Take the lines from the one bearing "make_lever_bar()" to the one bearing "before = set(bpy.data.objects)", inclusive, and reproduce them exactly; include no other line.

### [Raw data]
>>
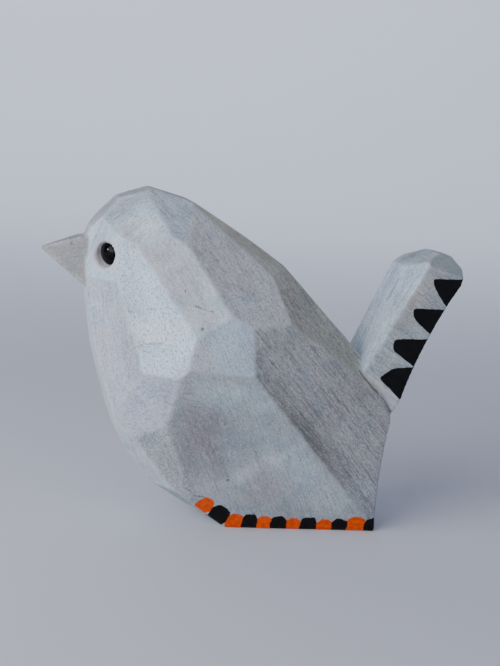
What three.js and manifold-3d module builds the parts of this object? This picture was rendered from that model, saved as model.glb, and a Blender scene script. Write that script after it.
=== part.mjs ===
<<
>>
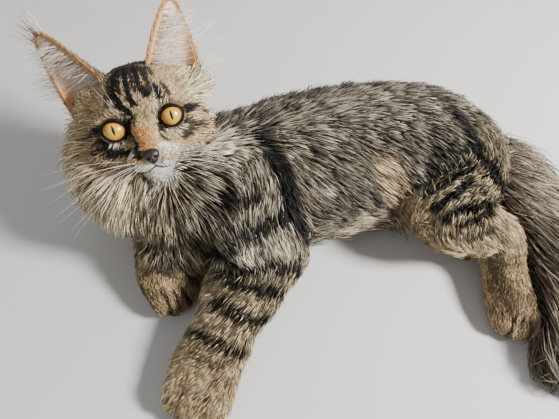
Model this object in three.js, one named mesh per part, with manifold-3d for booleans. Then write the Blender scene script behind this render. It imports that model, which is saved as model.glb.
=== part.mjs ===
<<
>>
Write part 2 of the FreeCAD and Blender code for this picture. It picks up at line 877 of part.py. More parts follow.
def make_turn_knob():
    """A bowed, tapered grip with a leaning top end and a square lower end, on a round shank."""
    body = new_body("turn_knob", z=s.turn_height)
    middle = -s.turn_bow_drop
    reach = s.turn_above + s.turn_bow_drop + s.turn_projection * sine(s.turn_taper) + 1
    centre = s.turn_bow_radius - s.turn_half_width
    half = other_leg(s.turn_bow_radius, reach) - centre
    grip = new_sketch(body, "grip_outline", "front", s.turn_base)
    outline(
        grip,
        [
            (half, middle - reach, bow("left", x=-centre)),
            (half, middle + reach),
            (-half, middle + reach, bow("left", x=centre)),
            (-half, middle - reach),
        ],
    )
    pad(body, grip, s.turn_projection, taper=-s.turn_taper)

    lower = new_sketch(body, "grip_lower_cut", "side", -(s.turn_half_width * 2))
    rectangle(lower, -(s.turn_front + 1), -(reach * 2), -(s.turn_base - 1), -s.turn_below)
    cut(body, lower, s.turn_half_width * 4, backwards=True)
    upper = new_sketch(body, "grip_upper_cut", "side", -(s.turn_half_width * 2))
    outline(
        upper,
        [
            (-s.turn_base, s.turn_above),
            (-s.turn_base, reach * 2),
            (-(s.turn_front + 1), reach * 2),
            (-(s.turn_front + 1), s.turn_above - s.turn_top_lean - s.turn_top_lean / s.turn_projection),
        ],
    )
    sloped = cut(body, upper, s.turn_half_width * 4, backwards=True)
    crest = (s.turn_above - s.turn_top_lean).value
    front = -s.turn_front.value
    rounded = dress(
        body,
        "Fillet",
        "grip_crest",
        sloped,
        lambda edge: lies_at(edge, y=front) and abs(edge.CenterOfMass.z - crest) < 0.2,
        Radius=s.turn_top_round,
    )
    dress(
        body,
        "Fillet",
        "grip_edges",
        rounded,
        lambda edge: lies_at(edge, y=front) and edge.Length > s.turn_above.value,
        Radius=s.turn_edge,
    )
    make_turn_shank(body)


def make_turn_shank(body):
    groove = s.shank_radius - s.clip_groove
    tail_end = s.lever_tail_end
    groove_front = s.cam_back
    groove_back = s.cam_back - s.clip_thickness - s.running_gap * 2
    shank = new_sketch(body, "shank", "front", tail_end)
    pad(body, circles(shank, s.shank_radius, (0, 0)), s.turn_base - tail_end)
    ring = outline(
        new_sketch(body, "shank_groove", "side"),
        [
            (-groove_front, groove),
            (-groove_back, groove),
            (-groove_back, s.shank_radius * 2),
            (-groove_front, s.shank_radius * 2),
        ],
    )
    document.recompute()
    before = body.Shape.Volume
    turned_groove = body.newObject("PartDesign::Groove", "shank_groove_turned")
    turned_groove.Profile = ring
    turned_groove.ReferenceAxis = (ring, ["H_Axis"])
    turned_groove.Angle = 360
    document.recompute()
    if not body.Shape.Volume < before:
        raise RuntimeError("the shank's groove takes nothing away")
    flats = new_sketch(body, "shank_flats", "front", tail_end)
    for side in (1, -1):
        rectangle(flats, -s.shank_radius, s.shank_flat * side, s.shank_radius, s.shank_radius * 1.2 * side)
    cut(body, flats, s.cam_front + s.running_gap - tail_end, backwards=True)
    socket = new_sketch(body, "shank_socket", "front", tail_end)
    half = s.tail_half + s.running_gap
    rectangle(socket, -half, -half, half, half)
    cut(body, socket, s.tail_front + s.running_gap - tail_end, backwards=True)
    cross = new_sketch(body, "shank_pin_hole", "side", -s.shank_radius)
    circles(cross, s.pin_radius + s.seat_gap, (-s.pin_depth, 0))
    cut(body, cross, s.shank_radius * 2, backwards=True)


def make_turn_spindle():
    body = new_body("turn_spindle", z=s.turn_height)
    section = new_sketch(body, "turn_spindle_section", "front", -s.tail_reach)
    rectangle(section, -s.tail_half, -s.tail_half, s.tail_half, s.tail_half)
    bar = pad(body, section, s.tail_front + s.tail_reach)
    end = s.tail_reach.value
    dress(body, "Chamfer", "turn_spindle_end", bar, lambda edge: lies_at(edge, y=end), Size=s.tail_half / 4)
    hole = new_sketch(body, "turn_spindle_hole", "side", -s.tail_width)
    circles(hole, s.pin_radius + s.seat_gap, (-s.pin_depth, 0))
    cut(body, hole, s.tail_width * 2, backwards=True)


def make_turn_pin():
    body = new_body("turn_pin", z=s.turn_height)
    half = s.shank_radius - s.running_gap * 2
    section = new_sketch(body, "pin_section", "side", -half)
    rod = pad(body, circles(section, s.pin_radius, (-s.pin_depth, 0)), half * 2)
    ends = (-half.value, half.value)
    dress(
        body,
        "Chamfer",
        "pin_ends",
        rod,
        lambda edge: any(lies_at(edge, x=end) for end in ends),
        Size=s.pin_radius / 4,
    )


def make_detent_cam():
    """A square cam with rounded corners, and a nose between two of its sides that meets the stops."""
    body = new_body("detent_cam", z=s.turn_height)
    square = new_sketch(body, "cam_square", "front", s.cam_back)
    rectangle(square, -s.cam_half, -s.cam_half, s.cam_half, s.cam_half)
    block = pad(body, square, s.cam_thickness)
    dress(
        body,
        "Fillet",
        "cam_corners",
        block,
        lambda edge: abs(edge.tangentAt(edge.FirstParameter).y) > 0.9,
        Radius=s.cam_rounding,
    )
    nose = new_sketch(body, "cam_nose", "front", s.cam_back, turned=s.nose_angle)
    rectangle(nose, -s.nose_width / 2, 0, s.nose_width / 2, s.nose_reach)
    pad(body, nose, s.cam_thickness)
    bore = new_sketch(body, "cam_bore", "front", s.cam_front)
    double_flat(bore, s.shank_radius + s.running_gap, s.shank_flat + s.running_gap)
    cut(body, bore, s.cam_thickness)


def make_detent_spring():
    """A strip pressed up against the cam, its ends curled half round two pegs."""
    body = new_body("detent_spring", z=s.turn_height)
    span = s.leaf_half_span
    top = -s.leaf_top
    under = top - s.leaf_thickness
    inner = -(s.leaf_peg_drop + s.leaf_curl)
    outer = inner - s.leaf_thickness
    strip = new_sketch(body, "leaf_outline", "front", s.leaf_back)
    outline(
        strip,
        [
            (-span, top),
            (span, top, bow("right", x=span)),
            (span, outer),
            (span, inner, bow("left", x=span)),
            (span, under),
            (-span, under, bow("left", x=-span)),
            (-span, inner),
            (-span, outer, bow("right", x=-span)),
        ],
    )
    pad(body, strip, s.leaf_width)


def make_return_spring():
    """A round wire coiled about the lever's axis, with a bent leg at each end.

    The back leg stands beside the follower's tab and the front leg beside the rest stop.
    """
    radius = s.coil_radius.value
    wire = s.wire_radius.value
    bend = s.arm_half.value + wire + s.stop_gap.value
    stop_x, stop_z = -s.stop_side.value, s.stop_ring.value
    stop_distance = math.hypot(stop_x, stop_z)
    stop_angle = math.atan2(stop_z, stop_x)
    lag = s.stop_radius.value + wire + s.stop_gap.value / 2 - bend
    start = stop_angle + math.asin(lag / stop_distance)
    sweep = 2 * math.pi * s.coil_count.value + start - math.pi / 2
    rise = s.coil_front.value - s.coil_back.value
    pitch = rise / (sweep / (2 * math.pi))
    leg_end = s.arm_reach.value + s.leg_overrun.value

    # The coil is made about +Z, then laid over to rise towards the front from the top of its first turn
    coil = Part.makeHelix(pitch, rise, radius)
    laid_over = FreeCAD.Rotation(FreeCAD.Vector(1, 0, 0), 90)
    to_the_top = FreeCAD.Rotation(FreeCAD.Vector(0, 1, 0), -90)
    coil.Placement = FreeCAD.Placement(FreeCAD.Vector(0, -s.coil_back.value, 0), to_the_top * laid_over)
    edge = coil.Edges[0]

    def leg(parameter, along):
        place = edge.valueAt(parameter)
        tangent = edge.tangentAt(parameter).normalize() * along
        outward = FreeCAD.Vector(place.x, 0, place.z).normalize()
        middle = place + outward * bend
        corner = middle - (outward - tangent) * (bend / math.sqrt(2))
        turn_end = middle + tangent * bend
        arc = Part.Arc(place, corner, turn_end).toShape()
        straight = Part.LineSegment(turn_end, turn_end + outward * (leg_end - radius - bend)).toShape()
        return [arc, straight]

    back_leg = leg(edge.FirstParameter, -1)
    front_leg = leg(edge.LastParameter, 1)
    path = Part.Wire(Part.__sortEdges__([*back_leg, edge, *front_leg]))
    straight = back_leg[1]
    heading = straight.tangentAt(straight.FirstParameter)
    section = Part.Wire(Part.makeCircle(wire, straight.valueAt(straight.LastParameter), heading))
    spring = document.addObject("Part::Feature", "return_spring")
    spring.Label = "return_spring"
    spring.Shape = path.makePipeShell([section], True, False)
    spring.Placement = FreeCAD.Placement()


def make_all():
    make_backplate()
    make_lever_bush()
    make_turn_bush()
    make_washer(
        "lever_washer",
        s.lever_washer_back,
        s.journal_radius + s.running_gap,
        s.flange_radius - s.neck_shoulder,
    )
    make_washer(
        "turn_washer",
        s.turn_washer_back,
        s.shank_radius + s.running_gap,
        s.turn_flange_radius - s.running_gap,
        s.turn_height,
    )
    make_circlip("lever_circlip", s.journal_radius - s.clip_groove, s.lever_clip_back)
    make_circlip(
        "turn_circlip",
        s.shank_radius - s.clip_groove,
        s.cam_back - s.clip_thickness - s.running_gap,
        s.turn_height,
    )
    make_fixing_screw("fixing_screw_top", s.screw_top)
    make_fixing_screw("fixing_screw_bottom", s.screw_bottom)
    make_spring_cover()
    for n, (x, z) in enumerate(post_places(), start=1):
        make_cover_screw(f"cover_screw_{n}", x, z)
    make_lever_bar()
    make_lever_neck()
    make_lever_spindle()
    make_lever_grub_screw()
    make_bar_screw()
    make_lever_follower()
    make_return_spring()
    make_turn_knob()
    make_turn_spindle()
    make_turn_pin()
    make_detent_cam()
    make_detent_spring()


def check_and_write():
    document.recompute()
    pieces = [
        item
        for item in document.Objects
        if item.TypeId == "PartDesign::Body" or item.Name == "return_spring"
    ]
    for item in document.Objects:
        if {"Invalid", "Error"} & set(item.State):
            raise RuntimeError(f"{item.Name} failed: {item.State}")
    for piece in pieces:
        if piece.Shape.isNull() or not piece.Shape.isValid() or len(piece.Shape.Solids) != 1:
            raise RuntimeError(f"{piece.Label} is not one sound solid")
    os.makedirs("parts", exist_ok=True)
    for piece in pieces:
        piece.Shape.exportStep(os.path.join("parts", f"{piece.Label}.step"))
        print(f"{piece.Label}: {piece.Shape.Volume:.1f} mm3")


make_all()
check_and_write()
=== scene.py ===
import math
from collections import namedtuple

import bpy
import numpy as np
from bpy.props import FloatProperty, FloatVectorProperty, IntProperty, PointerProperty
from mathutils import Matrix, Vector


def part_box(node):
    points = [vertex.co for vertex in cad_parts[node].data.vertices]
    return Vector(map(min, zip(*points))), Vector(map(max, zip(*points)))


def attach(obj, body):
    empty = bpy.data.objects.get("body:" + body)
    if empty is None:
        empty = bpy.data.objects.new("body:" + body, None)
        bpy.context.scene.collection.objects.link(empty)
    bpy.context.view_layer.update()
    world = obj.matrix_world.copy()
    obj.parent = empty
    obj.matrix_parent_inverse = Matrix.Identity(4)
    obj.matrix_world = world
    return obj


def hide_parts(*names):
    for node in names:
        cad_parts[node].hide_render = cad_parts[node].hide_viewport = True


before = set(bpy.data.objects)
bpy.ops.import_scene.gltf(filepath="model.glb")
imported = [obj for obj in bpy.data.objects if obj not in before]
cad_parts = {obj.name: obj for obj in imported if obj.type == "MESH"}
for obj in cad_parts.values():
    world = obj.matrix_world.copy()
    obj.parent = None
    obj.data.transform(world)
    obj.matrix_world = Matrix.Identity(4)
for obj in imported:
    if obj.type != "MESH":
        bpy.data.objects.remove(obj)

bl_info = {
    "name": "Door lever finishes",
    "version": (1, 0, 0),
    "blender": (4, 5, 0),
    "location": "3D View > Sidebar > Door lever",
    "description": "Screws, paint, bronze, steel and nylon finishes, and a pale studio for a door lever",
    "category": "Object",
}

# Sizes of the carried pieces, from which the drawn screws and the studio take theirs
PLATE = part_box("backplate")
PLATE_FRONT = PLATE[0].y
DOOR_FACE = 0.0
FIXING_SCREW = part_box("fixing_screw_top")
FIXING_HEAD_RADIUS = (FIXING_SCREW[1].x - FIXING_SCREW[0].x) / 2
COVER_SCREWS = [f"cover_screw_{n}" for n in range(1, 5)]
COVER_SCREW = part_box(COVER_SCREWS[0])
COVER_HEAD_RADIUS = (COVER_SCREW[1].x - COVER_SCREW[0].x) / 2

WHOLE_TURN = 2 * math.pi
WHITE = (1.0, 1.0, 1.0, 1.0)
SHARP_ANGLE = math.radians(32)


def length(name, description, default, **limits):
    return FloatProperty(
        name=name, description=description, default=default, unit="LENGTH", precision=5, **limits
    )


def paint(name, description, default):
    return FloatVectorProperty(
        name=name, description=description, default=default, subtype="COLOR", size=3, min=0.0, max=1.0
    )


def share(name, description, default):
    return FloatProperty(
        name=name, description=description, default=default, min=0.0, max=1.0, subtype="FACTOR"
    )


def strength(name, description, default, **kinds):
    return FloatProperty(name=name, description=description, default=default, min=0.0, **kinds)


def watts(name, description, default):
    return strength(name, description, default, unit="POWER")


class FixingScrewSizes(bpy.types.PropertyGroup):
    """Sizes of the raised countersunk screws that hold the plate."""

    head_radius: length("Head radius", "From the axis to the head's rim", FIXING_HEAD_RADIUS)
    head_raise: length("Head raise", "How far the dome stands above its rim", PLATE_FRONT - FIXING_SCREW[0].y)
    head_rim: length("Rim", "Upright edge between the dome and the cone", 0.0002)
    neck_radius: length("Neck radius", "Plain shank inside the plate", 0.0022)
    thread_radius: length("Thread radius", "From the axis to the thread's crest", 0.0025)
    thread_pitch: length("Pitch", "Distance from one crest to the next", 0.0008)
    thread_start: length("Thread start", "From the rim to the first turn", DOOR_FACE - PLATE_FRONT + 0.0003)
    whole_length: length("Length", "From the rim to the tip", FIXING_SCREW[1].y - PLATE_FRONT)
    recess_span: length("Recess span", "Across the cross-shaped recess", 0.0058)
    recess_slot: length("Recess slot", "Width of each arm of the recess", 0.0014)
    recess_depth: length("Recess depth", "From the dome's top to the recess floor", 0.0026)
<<
### [Finished exercise]
    make_lever_bar()
    make_lever_neck()
    make_lever_spindle()
    make_lever_grub_screw()
    make_bar_screw()
    make_lever_follower()
    make_return_spring()
    make_turn_knob()
    make_turn_spindle()
    make_turn_pin()
    make_detent_cam()
    make_detent_spring()


def check_and_write():
    document.recompute()
    pieces = [
        item
        for item in document.Objects
        if item.TypeId == "PartDesign::Body" or item.Name == "return_spring"
    ]
    for item in document.Objects:
        if {"Invalid", "Error"} & set(item.State):
            raise RuntimeError(f"{item.Name} failed: {item.State}")
    for piece in pieces:
        if piece.Shape.isNull() or not piece.Shape.isValid() or len(piece.Shape.Solids) != 1:
            raise RuntimeError(f"{piece.Label} is not one sound solid")
    os.makedirs("parts", exist_ok=True)
    for piece in pieces:
        piece.Shape.exportStep(os.path.join("parts", f"{piece.Label}.step"))
        print(f"{piece.Label}: {piece.Shape.Volume:.1f} mm3")


make_all()
check_and_write()
=== scene.py ===
import math
from collections import namedtuple

import bpy
import numpy as np
from bpy.props import FloatProperty, FloatVectorProperty, IntProperty, PointerProperty
from mathutils import Matrix, Vector


def part_box(node):
    points = [vertex.co for vertex in cad_parts[node].data.vertices]
    return Vector(map(min, zip(*points))), Vector(map(max, zip(*points)))


def attach(obj, body):
    empty = bpy.data.objects.get("body:" + body)
    if empty is None:
        empty = bpy.data.objects.new("body:" + body, None)
        bpy.context.scene.collection.objects.link(empty)
    bpy.context.view_layer.update()
    world = obj.matrix_world.copy()
    obj.parent = empty
    obj.matrix_parent_inverse = Matrix.Identity(4)
    obj.matrix_world = world
    return obj


def hide_parts(*names):
    for node in names:
        cad_parts[node].hide_render = cad_parts[node].hide_viewport = True


before = set(bpy.data.objects)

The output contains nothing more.